What are your thoughts on the increase in popularity of Indian independent films the world over?
Two things. One is that films are getting better and better. The second thing is that especially in the last 2-3 years the world is sitting up and taking notice and it not just Sundance it is also Venice, Rome, Toronto, Rotterdam, Tokyo, Busan. I mean last year Busan opened with Zubaan, it was the first time that Busan had opened with an Indian film. It is the combination of the two, I think, the filmmaking is getting better and the world is recognizing it and showcasing it. Things can only get better from here.
What do you think of Hindi films today?
Well, there will always be a market for the big commercial films and people want their entertainment and they get it. But if you look at the new age and not necessarily independent films like Vikas Bahl’s Queen, these are films for the mainstream audience but telling different stories.
Are you working on anything else?
I am looking at a number of things including a couple of projects with Q but we haven’t finalized anything yet. Q is coming to London for the London Indian Film Festival so I will sit down with him there and decide.

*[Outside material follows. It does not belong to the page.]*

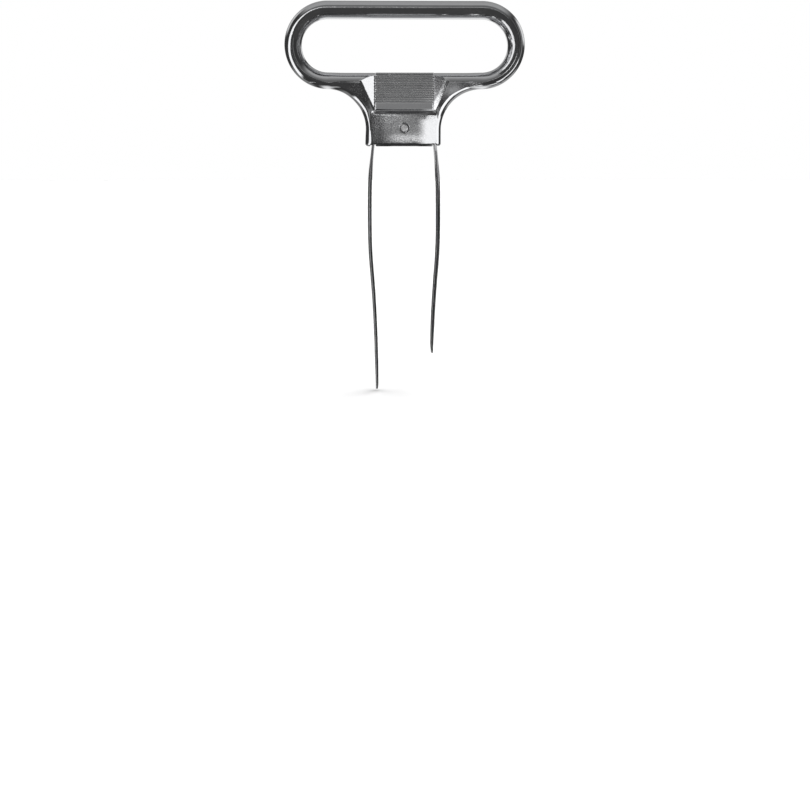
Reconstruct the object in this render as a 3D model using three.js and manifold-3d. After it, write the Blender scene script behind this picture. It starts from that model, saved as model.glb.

Apart from that there has been a lot interest in a script that I have already written so I am just going to take some time to see which ones are good and which ones are shit and then send the good ones out and see what happens
How would you describe the tale of Brahman Naman and if asked why someone should see this what would you say?
It is a coming of age comedy directed by India’s leading independent filmmaker. You should see it because you have never seen anything like it before.
Brahman Naman, which you can see on Netflix now if you’re not in London to see it at the festival, stars Shashank Arora as Naman, Tanmay Dhanania and Chaitanya Varad as his sidekicks, and features Biswa Kalyan Rath, Vaiswath Shankar, Sindhu Sreenivasa Murthy and Sid Mallya.